■ What the task requires: Retype everything from the line that contains "for node in" down to the line that contains "in imported if", inclusive, without altering or adding anything.

* Begin *

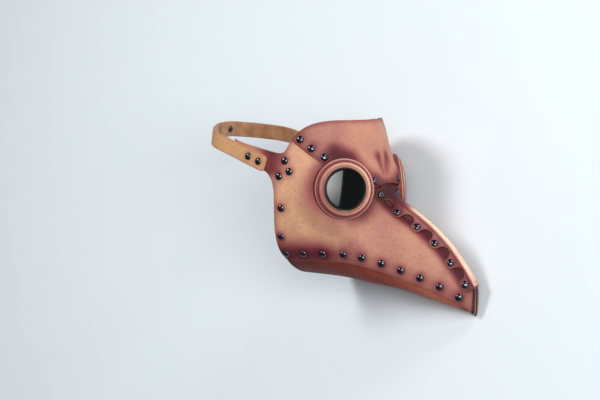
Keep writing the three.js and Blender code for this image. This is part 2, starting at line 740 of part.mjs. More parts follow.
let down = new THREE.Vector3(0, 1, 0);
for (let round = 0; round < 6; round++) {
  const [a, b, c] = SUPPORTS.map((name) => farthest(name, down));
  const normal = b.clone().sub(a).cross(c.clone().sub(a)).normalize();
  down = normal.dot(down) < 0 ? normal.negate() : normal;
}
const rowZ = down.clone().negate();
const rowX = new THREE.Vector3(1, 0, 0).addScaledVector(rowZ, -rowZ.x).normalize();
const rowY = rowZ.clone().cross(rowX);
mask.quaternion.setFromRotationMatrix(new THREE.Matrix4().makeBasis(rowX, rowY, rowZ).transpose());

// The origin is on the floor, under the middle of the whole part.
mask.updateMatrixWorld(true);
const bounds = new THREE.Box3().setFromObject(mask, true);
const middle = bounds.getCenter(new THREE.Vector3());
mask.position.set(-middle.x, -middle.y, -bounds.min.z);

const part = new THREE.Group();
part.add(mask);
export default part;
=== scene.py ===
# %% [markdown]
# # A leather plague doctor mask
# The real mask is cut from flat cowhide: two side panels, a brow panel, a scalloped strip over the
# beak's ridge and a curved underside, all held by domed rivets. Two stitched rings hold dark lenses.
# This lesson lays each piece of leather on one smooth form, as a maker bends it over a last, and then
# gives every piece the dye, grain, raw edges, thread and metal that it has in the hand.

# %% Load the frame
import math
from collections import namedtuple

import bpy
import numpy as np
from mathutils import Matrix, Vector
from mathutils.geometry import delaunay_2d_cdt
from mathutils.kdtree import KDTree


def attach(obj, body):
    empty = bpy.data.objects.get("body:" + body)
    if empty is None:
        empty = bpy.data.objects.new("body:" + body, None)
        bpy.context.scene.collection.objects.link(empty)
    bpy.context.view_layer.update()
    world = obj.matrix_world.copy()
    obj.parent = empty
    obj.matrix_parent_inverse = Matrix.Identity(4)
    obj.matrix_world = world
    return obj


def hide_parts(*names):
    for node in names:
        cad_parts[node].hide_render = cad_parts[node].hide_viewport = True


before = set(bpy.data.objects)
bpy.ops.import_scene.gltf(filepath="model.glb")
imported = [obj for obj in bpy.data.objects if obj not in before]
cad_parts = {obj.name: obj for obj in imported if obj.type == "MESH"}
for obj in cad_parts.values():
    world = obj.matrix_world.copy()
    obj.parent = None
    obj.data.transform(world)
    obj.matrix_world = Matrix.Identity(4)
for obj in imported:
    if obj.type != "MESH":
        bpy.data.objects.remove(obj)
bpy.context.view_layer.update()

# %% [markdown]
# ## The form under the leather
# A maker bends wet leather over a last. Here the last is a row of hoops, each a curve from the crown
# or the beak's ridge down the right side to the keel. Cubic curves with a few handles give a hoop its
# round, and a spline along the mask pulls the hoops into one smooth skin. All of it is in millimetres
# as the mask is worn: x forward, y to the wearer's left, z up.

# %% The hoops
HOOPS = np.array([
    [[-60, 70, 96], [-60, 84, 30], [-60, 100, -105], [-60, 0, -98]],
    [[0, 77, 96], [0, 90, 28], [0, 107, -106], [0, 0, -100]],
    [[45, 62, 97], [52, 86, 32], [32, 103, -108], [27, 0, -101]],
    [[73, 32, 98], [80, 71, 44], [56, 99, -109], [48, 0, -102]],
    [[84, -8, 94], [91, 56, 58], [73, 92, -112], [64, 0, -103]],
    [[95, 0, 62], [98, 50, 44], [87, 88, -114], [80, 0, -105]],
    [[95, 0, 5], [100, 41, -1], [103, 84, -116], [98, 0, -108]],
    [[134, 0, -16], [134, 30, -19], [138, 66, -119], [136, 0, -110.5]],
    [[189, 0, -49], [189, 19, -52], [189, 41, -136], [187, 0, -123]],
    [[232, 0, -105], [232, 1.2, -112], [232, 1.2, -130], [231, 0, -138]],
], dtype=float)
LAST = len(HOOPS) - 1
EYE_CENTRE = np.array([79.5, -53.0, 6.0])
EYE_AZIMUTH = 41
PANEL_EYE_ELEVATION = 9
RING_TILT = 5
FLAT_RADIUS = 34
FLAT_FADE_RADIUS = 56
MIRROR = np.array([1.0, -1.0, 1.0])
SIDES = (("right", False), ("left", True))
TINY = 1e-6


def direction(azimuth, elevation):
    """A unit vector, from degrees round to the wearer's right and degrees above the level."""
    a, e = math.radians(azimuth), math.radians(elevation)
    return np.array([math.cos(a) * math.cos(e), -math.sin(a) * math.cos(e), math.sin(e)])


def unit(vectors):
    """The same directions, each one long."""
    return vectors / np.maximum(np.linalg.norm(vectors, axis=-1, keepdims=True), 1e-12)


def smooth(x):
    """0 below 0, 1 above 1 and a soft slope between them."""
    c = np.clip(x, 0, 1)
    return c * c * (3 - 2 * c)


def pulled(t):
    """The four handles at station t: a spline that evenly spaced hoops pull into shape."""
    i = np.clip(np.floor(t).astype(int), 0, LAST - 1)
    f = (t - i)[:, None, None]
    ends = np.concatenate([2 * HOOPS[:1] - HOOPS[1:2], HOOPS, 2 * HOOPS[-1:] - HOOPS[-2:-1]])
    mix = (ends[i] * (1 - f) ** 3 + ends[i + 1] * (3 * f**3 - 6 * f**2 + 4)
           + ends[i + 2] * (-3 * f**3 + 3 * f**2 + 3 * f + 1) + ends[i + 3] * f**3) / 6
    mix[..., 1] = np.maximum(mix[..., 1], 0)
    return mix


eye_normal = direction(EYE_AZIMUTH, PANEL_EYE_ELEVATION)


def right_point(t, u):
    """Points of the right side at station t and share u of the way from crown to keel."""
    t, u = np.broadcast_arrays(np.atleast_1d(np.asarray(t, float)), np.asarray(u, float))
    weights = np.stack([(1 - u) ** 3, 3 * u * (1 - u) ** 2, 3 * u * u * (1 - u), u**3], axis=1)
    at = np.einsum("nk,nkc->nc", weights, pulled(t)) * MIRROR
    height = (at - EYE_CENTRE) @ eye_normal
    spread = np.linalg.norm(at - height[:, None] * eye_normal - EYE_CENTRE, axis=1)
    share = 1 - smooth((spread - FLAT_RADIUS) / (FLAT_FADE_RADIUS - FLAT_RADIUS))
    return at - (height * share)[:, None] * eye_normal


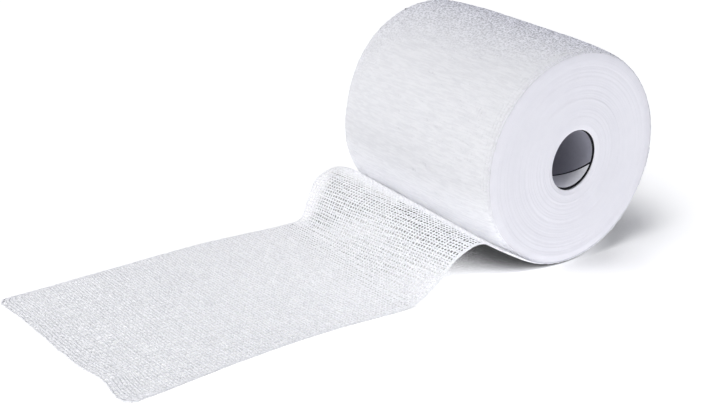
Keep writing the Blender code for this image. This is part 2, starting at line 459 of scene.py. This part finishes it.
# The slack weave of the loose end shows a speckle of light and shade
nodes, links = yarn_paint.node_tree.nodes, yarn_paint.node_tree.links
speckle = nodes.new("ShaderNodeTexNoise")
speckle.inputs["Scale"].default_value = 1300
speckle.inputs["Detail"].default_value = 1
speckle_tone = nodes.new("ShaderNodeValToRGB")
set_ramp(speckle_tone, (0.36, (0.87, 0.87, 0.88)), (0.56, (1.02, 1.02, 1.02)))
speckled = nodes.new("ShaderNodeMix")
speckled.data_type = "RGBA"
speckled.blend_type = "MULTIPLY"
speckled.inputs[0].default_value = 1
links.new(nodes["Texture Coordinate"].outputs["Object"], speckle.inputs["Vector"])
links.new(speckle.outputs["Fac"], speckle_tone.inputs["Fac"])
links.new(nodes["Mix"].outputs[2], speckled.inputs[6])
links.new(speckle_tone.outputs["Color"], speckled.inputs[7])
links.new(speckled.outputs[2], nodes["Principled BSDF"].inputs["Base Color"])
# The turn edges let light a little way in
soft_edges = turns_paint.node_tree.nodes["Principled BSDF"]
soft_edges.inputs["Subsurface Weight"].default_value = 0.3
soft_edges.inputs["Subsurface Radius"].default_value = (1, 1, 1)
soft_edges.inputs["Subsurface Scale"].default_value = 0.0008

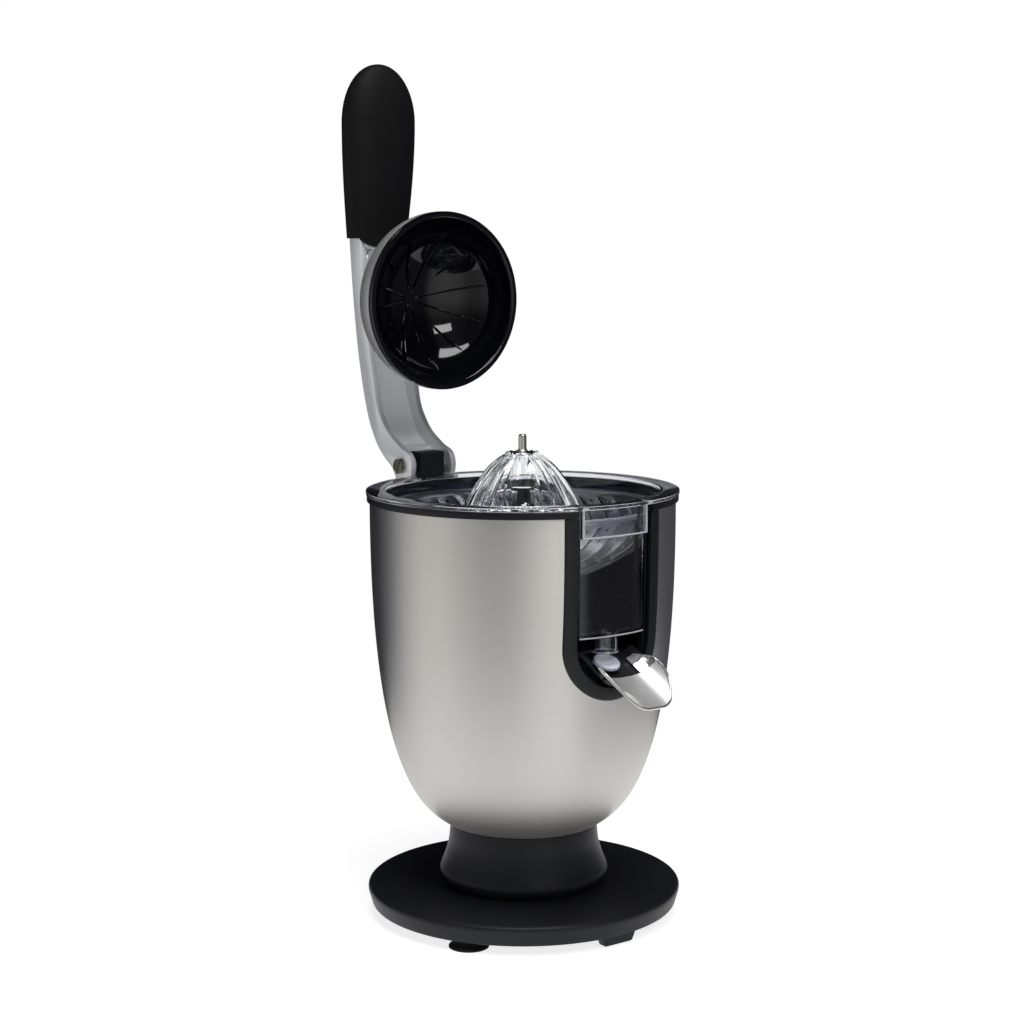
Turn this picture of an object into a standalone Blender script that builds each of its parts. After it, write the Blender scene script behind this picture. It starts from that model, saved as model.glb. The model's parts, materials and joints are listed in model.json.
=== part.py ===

* End *

■ Solution to the problem:
    for node in names:
        cad_parts[node].hide_render = cad_parts[node].hide_viewport = True


before = set(bpy.data.objects)
bpy.ops.import_scene.gltf(filepath="model.glb")
imported = [obj for obj in bpy.data.objects if obj not in before]
cad_parts = {obj.name: obj for obj in imported if obj.type == "MESH"}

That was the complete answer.